A payment company owned by Satabank’s director and shareholder was the St Julian’s bank’s main client, raising fears among the authorities that the set-up was exposing the bank to the risk of criminal activity.
A source formerly associated with the bank told Times of Malta that in some cases, thanks to the use of what are known as “virtual IBANs”, Satabank did not even know who ultimately owned the funds being parked at the bank.
The authorities came down hard on Satabank last year after their fears about the bank’s regulatory compliance standards were confirmed following a comprehensive audit led by the Malta Financial Services Authority and the Financial Intelligence Analysis Unit.
A report published by Moneyval, a Council of Europe anti-money laundering body, revealed this month how the FIAU ordered Satabank to terminate the relationship with its “main client”. The Moneyval report says the FIAU ordered the bank to terminate this business relationship as it exposed Malta to “significant” money-laundering and terrorism financing risks.
The source said the main client referenced in the Moneyval report was none other than the payment company owned by Christo Georgiev, the bank’s Bulgarian co-owner.
Mr Georgiev did not respond when asked for a reaction. Meanwhile, Satabank said it did not comment about individual customers.
“The bank continues to operate on a restricted basis. Funds are being returned to customers under the controlled release and after the checks and controls stipulated by the authorities have been completed,” a spokesman said.
Satabank has been fined over €3 million for these breaches in its anti-money laundering compliance standards.
The source said the close dynamic between Satabank, its co-owner and its main client made it difficult for staff to ask too many questions about the funds being introduced into the bank by Mr Georgiev’s company.
Difficult for staff to ask too many questions about the funds
According to the Moneyval report, an onsite examination of the bank by the authorities indicated “serious and systemic shortcomings” in the bank’s adherence to its regulatory anti-money laundering obligations.
These shortcomings included the failure to establish a comprehensive client profile, the lack of adequate on-going monitoring and the failure to submit suspicious transaction reports. This led the MFSA and FIAU to carry out a more comprehensive and unannounced site visit, to get to the bottom of what was going on at the bank.

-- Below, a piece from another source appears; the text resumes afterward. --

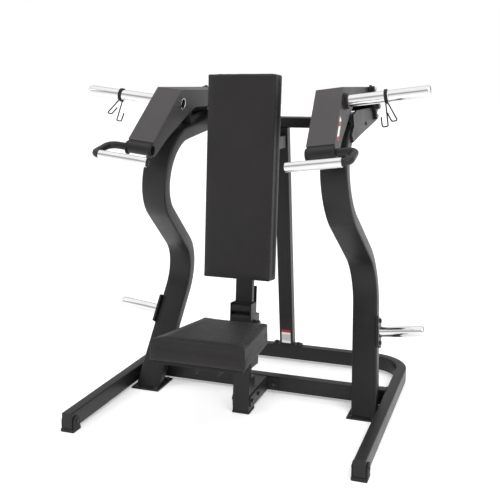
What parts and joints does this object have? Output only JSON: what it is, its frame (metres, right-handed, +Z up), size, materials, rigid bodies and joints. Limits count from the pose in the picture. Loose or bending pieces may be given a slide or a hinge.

It included the seizure of all relevant data found on the bank’s systems and servers.
Prior to venturing into Malta, Mr Georgiev ran an e-money business in Luxembourg.
Nationalist MP Jason Azzopardi has claimed the FIAU received a comprehensive report from its Luxembourg counterparts about Mr Georgiev’s activities there.
A spokesman for Satabank told Times of Malta last year that Mr Georgiev “voluntarily” surrendered his licence in Luxembourg before setting up shop in Malta.
Satabank gained its Malta licence in 2014, at around the same time that the ill-fated Pilatus Bank obtained its licence.
Moneyval assessors remarked how although fit and proper checks were conducted on both banks, the risk appetite of the MFSA in licensing a bank with a single beneficial owner, with no track record in banking, raises questions from a wider anti-money laundering perspective.
US prosecutors have accused Pilatus Bank owner Seyed Ali Sadr Hasheminejad of using the “proceeds of crime” to set up the Malta bank.
Mr Hasheminejad is facing up to 125 years in prison on money-laundering and sanction busting charges, which he denies.